Insurer's Duty to Defend Triggered by TCPA Claim Even Though Fax Recipient Was a Corporation
By: Dana A. Rice
Plaintiff insurer filed a declaratory judgment action seeking an order that it had no duty to defend or indemnify its insured in a class action lawsuit alleging, among other things, that the insured violated the Telephone Consumer Protection Act (TCPA). The TCPA prohibits the sending of an unsolicited advertisement to a telephone fax machine without the recipient's prior express consent. The insurer issued an insurance policy to the insured that provided liability coverage for an "advertising injury." The policy defined "advertising injury" to include injury arising out of the "[o]ral or written publication of material that violates a person's right of privacy." (Emphasis added). Because the underlying class action was filed on behalf of a corporation as the class representative, and not a "natural" person, the insurer argued that the underlying lawsuit did not fall within the policy's advertising injury coverage. The trial court rejected the insurer's argument and held that the insurer had a duty to defend the insured against the TCPA claim.

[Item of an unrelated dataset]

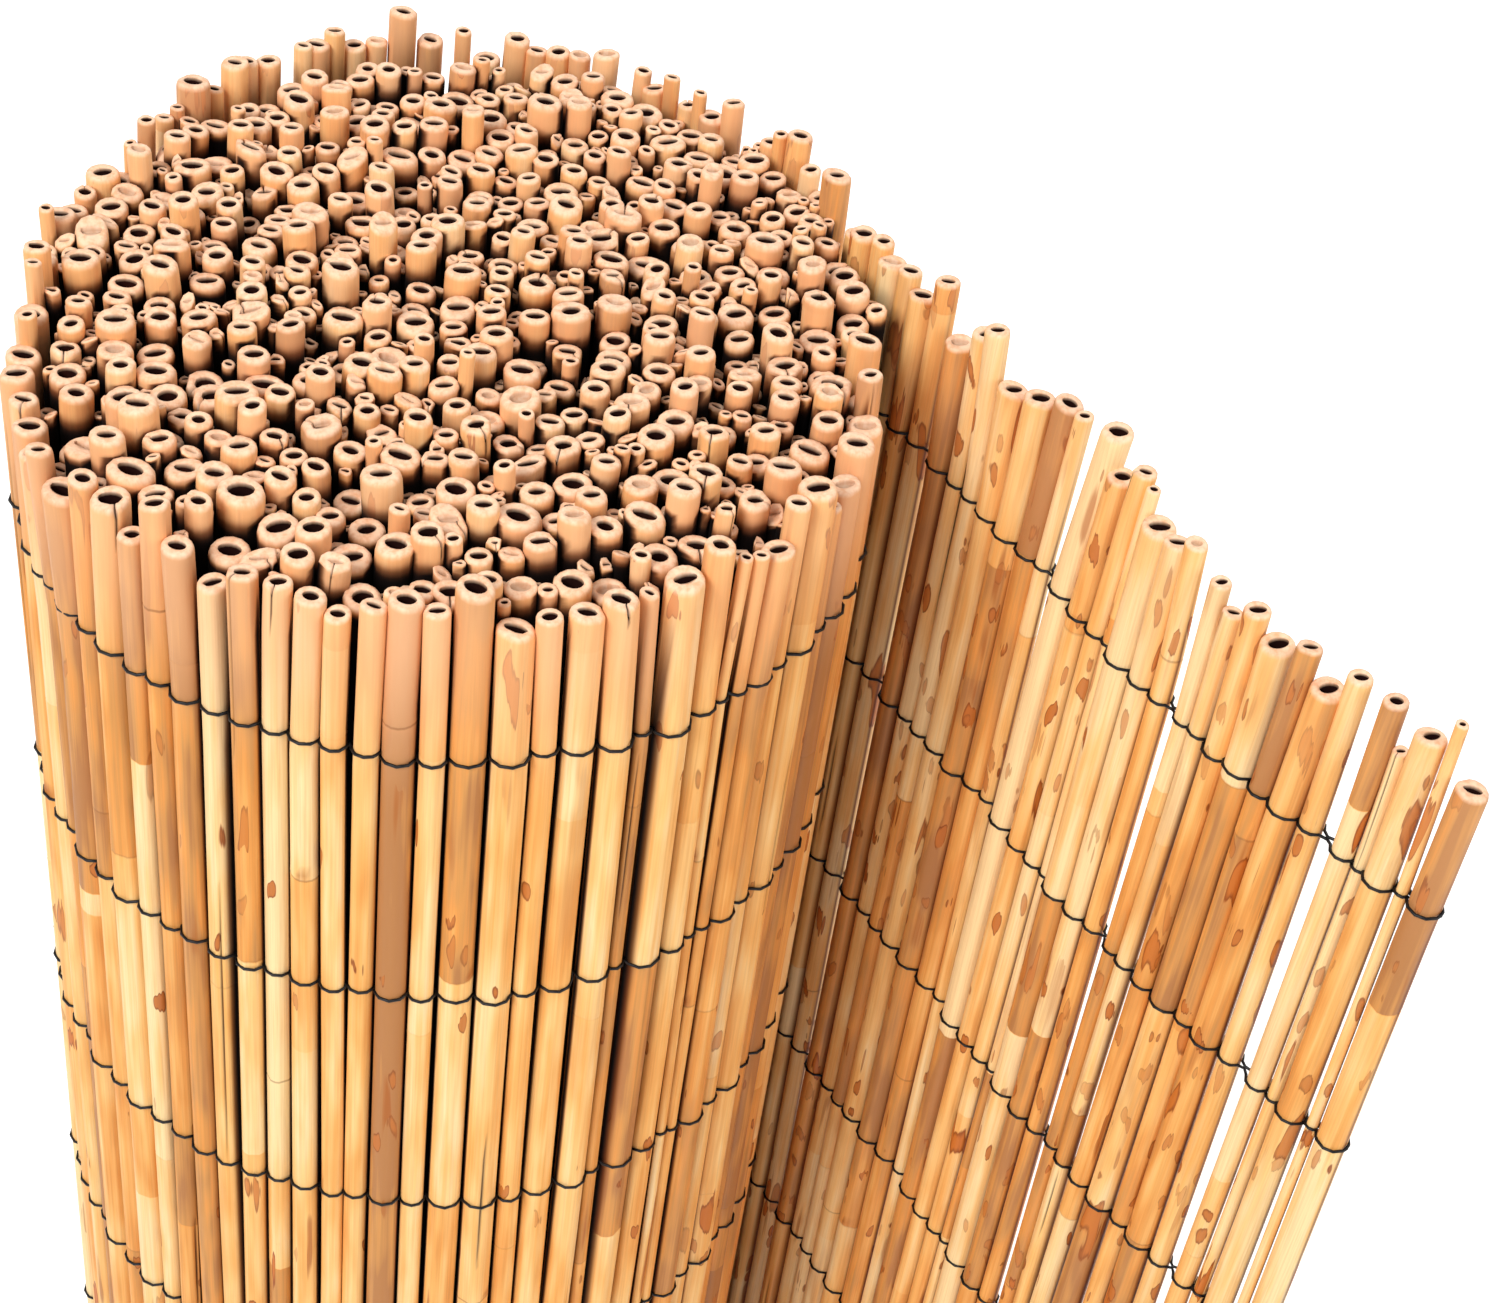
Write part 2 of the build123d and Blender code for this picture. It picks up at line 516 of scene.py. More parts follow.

On appeal, the court rejected the attempted distinction between a natural person's right to privacy and a corporation's right to privacy. The court acknowledged that the U.S. Court of Appeals for the Seventh Circuit had previously found that the right of privacy has two components, a right of secrecy and a right of seclusion, and that a corporation has no right of seclusion. Although the present case involved the right of seclusion, the court declined to adopt the Seventh Circuit's holding. Instead, the court relied upon the Illinois Supreme Court's decision in Valley Forge Ins. Co. v. Swiderski Electronics, Inc., 233 Ill. 2d 352 (2006), in which the Court held that advertising injury coverage could include a TCPA class action filed by a natural person. Nonetheless, the Valley Forge Court rejected the distinction between rights of secrecy and rights of seclusion, and did not distinguish between a person's right to privacy or that of a corporation. Moreover, the class action in Valley Forge may well have included corporations and natural persons, as the TCPA clearly applies to both. For these reasons, the appellate court held that the allegations in the underlying complaint triggered the insurer's duty to defend under the policy's advertising injury coverage.
The appellate court also rejected the insurer's argument that it had no duty to indemnify the insured for the settlement reached in the underlying lawsuit because the insured had violated the policy's "voluntary payments" provision. The policy's voluntary payments provision provided that "[n]o insureds will, except at their own cost, voluntarily make a payment, assume any obligation, or incur any expense, other than for first aid, without our consent." The court concluded that the insured did not violate this provision because it entered into the settlement after the insurer denied coverage for the claim. As the court explained, once the insurer breached its duty to defend, the insured no longer needed the insurer's consent to settle.
A general liability insurer that provides coverage for advertising injury may have a duty to defend its insured in an underlying action that alleges a violation of the TCPA even though the underlying plaintiff is a corporation and not a natural person. Furthermore, once an insurer denies coverage for a claim, its insured may enter into a settlement agreement with the claimant without the insurer's consent.